Thank you so much "Black Sheep" .  That is great news. Thanks again


----------



## browtal (5 Mar 2010)

*Re: State Retirement Pension Entitlement*

Hi Blacksheep,
I read with interest your reply to the pension enquiry.
Would love your help, I find it difficult to understand the system. 
I have 52 contributions yearly since 2009 to date. I have about 5 full years contribution from 1963. I am aged 65 coming June.

I have asked for a forecast and was informed that I was not entitled to a pension on my record.
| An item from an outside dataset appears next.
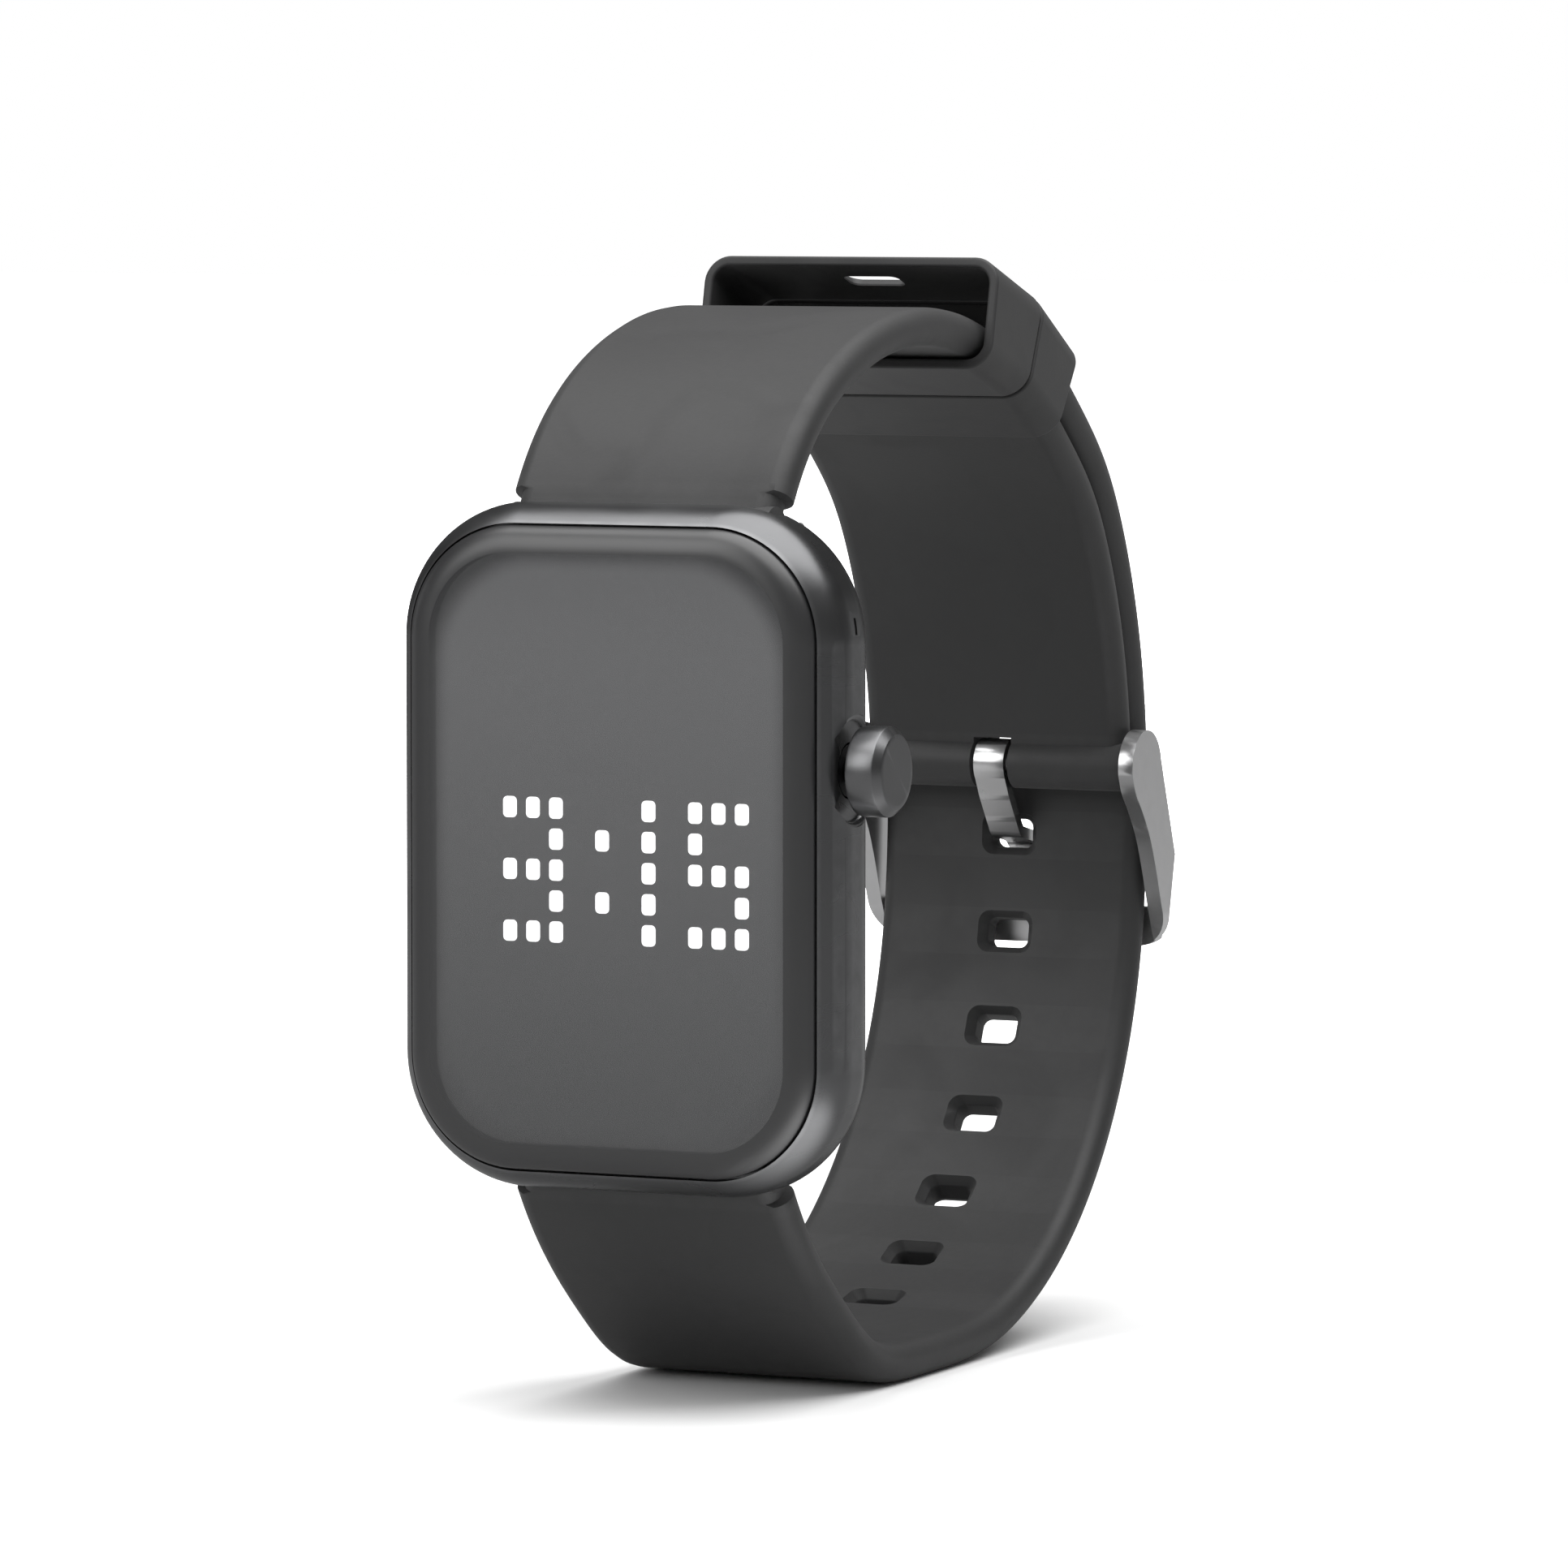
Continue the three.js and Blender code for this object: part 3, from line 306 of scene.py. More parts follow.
def flatten(piece):
    """Turns the piece's modifiers into plain mesh."""
    graph = bpy.context.evaluated_depsgraph_get()
    mesh = bpy.data.meshes.new_from_object(piece.evaluated_get(graph))
    piece.modifiers.clear()
    old = piece.data
    piece.data = mesh
    mesh.name = piece.name
    bpy.data.meshes.remove(old)


def carve(piece, shapes, operation="DIFFERENCE"):
    """Cuts the shapes out of the piece, or adds them to it."""
    for shape in shapes:
        tool = solid("tool", shape)
        modifier = piece.modifiers.new("Carve", "BOOLEAN")
        modifier.operation = operation
        modifier.solver = "EXACT"
        modifier.object = tool
        flatten(piece)
        bpy.data.objects.remove(tool)
    if not piece.data.polygons:
        raise RuntimeError(f"{piece.name} has no faces left")


def soften(piece, width, angle=40, segments=2):
    """Small round bevel on every edge sharper than the angle."""
    modifier = piece.modifiers.new("Soft edges", "BEVEL")
    modifier.width = width
    modifier.segments = segments
    modifier.limit_method = "ANGLE"
    modifier.angle_limit = math.radians(angle)
    flatten(piece)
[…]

Looking at your reply I think I should look at this again.
With many thanks for your kind help.
Browtal


----------



## Black Sheep (6 Mar 2010)

*Re: Civil Servant 63-71, back to work 91,  2yCl "J", 4yCl "A" credited, 13yCl "A" pai*

As the previous poster was a civil servant in the sixties and therefore did not pay the full class* A* contribution. This puts her in a different situation. 
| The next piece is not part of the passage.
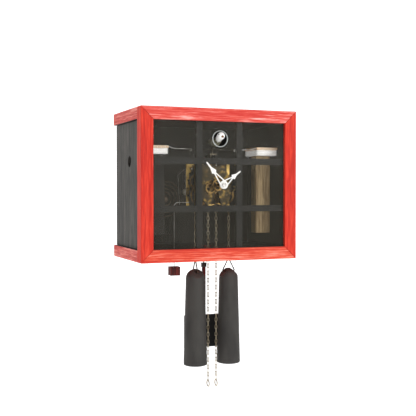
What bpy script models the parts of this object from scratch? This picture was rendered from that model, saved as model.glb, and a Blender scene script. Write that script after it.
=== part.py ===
"""Cuckoo clock in a square picture-frame case.

Sizes are in millimetres and become metres where a mesh is made.  The origin is the
centre of the case's back face: +X to the right seen from the front, the front towards
-Y, +Z up.  "Plan" outlines lie in the X-Z plane and are given a thickness along Y.
"""
import math

import bmesh
import bpy
from mathutils import Matrix, Vector

MM = 0.001

# ---------------------------------------------------------------- driving dimensions
CASE_WIDTH = 264.0
CASE_HEIGHT = 240.0
CASE_DEPTH = 159.0
TOUCH = 0.3                 # gap left where two pieces touch
RUNNING = 0.25              # radial gap of a pivot in its hole
EASE = 0.6                  # softened edge of the woodwork
WELD = 3e-5                 # metres, under a tenth of any gap

FRAME_BAR = 20.0            # face width of the picture-frame battens
FRAME_DEPTH = 20.0
BOARD_THICK = 19.0
SIDE_THICK = 12.0
SIDE_INSET = 5.0
BACK_THICK = 5.0
KEYHOLE_DEPTH = 3.6         # blind, cut from the back
SOUND_HOLE_RADIUS = 9.0
SOUND_HOLE_BACK = 80.0      # behind the front face
SOUND_HOLE_Z = 38.0

GLASS_THICK = 3.0
GLASS_RECESS = 4.0          # frame face to glass
GLASS_BITE = 4.0            # glass held in the battens' groove
BIRD_HOLE_RADIUS = 12.5
BIRD_HOLE_Z = 72.7
ARBOR_HOLE_RADIUS = 4.5

MUNTIN_WIDTH = 10.0
MUNTIN_DEPTH = 6.0
MUNTIN_X = 34.2
MUNTIN_Z = 37.5

PLATE_THICK = 1.5
PLATE_HALF_WIDTH = 38.0
PLATE_TOP = 41.0
PLATE_BOTTOM = -41.0
PLATE_STANDOFF = 7.2        # muntins to front plate
PLATE_GAP = 35.5            # clear space between the plates
PILLAR_RADIUS = 2.0
ARBOR_RADIUS = 1.0
PIVOT_RADIUS = 0.7

SPROCKET_PITCH = 11.0       # chain line to sprocket centre
SPROCKET_X = 18.0
SPROCKET_Z = -16.0
CHAIN_WIDTH = 4.2
CHAIN_PLANE = -119.0
FREE_CHAIN_END = -316.0
CHAIN_HOLE_RADIUS = 5.5
RING_RADIUS = 5.0
RING_WIRE = 0.8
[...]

You appear to have paid the full rate from 1963 therefore that means your total number of contributions would be divided by 47 to get the yearly average.

If you wish to give full dates of working, homemaker, return to work etc I may be able to explain the reasons.
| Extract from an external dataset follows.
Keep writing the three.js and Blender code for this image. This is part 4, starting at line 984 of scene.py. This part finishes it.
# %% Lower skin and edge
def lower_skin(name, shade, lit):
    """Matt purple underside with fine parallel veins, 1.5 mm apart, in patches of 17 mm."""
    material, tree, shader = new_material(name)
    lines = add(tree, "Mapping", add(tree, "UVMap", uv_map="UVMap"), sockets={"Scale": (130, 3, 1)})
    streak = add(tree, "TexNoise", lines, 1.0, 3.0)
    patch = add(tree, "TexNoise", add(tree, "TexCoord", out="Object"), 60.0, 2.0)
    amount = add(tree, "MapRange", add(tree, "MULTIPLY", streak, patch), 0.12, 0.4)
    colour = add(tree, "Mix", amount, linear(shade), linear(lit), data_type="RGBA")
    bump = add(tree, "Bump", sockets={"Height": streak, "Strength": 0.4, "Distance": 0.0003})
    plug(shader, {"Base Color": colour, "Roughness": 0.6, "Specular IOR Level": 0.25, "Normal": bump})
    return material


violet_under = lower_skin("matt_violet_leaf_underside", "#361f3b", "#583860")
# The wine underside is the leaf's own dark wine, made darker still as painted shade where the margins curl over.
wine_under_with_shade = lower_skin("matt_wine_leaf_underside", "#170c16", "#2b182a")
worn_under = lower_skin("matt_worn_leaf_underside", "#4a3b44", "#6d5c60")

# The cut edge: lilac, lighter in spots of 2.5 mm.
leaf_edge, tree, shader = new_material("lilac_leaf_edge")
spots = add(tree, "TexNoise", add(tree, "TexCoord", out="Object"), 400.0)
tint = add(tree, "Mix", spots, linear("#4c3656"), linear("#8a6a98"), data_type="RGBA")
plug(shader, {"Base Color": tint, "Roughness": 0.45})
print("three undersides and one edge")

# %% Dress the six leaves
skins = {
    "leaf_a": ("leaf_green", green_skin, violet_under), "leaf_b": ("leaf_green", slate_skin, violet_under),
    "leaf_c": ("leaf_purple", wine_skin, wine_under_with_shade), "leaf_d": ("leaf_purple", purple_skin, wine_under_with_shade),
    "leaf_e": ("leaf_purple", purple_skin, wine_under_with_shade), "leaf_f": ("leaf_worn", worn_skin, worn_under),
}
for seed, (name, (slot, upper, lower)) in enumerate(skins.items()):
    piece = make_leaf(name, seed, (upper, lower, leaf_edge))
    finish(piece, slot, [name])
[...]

If you have doubts you should apply for a record of all PRSI paid & credited by you. Application form is available from welfare.ie and can be submitted on line. It's called Request for PRSI records


----------



## redwood park (28 Sep 2010)

I (orig poster) applied for transition pension 4 months ago,which I thought I would get in August and have only now received reply after phoning several times. They said I would get reduced payment of 158.40 E per week. They said I have 951 full rate contrib and 405 Modified contrib (Civil Service 1963-1971). They have calculated average from 1963 not 1991 ( when I actually paid a stamp) which makes huge difference to yearly average. They also say J contributions do not count for anything. I will not qualify for full pension either when I am 66. I never remember paying any stamp when I was in CS. I can appeal. Have I any grounds? Any advice would be much appreciated. Thank You


----------



## redwood park (28 Sep 2010)

I just received another letter today from Sligo saying I will receive 225.80E STATE PENSION. when I am 66 which is great news. Should the amount not be the same for TRANSITION and STATE ? Thank You


----------



## Meath Lady (28 Sep 2010)

Hi Blacksheep.
I contacted the pension forecast and disagreed with several pieces of information they had given me. I have contacted them on several occassions over a period of sixteen months and they have failed to even acknowledge my letters. Any ideas?


----------



## Black Sheep (29 Sep 2010)

Redwood Park
As the yearly average is higher (24-47 for a 98% pension) for a transition pension than the yearly average of (20-47 for 98% pension) for a state pension at 66 it appears you had insufficient contributions at age 65 for transition pension


----------



## Black Sheep (29 Sep 2010)

Meath lady
I don't think they give forecasts for the past couple of years. If you have not already got a copy of your SW contribution record you can request one on line from welfare.ie. and work out your entitlement from that.

I have been following up a pension application on behalf of a friend for the past 14 months and finally got it sorted last week.

If you have any element of Homemakers years in your situation it seems to take forever to sort that part of it


----------



## redwood park (30 Sep 2010)

Thanks Black Sheep. I thought my CS years had no bearing on pension and therefore average would be worked out from 1991 which was wrong. Average was worked out from 1963 which made huge difference. SW also told me J contrib count for nothing when calculating pension. I knew I wouldnt get full rate but I thought there were only 2 rates 230E and 225E (reduced). I am happy I am getting 225E State pension. That was the important one. Thank you very much for your time answering all queries. Much appreciated.


----------